That being said I don't buy the Opteron is now running at 2.5 GHz rumors. It may or may not approach
2.5 GHz at the end of its lifetime in 130 nm but that is irrelevent for the launch and ramp over the next
few quarters.
Talk about a recipe for disaster! No, they will release at safe speeds and step it up every few months.
Step [Opteron] up every few months? Do you have any idea the kind of evaluation and
qualification exercise a server vendor puts any new uP relase, including speed grade
bumps, through before releasing it in production hardware? Practices that work in the
PC world often don't apply to the server world and can actually backfire on the vendor.
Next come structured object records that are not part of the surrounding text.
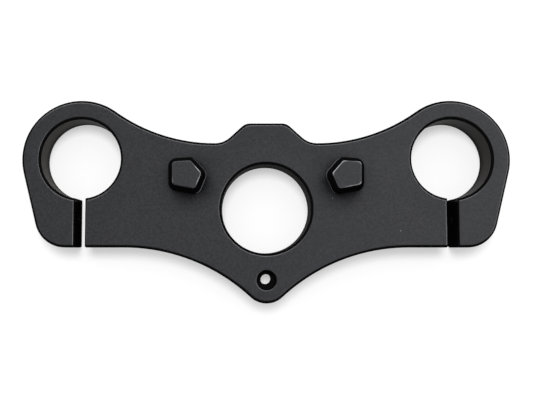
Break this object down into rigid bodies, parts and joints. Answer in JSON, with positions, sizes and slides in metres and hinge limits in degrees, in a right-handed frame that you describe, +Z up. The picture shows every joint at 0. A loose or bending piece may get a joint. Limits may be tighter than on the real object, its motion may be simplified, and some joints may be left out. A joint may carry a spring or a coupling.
{
  "type": "motorcycle triple clamp",
  "caption": "One-piece black aluminium yoke plate with split fork clamps, a stem hole and steering stops.",
  "frame": {"origin": "centre of the stem hole, half way through the plate", "axes": "+X to the right, +Y towards the front wheel, +Z up the steering axis on the side with the stops"},
  "size_m": [0.2636, 0.1094, 0.028],
  "materials": {
    "black_anodised": "blasted and anodised black, fine satin"
  },
  "bodies": {
    "root": {"clamp_plate": "black_anodised"}
  },
  "joints": []
}
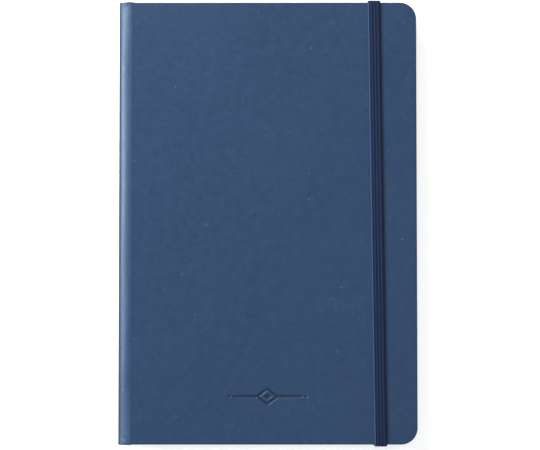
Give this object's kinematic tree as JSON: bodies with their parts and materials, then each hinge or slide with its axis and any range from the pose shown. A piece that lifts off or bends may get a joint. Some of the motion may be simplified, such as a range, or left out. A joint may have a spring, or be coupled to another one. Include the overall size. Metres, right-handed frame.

Mageek started a rumour that Opteron 2.5 Ghz already exists:
LOL, I wouldn't bet a wooden nickle based on this one. Didn't mad Mike
infamously predict the Opteron would be released a year and a half ago?
Either Magee or Dvorak would make an admirable replacement for the
Iraqi minister of information.
neye_eve, should AMD be successful in cornering 64-bit computing then yes, there will be
books written on the development of Hammer. If they don't then no one will care.
Everyone loves a winner. If you want an insightful history, AMD has to win.
I disagree. Probably the most famous and successful book ever written on computer
engineers is "Soul of the New Machine" by Tracy Kidder. It was about the development
of the Data General Eclipse MV/ 8000. Yet both the machine, and DG subsequently,
would have to be considered failures.
In more recent times there was an excellent and detailed book by IEEE press on
the design of the AMD K6 processor. IMO at best K6 was a marginal success either
technically or commercially, but I am sure there other opinions here on the matter :-P
If AMD succeeds and corners the commodity 64-bit market then all of this will be forgotton. If they don't, it doesn't matter.
Not to be pedantic but people should try to keep a broader view. I think you mean "if AMD succeeds and
corners the 64 bit desktop uP market". MIPS and its licensees and semi partners already have the 64 bit
commodity uP market nicely sewn up and the Hammer family is far too expensive and power hungry to
make even a small dent there.
Why would you ever expect speed degradation? What critical processor timing path would run through a peripheral?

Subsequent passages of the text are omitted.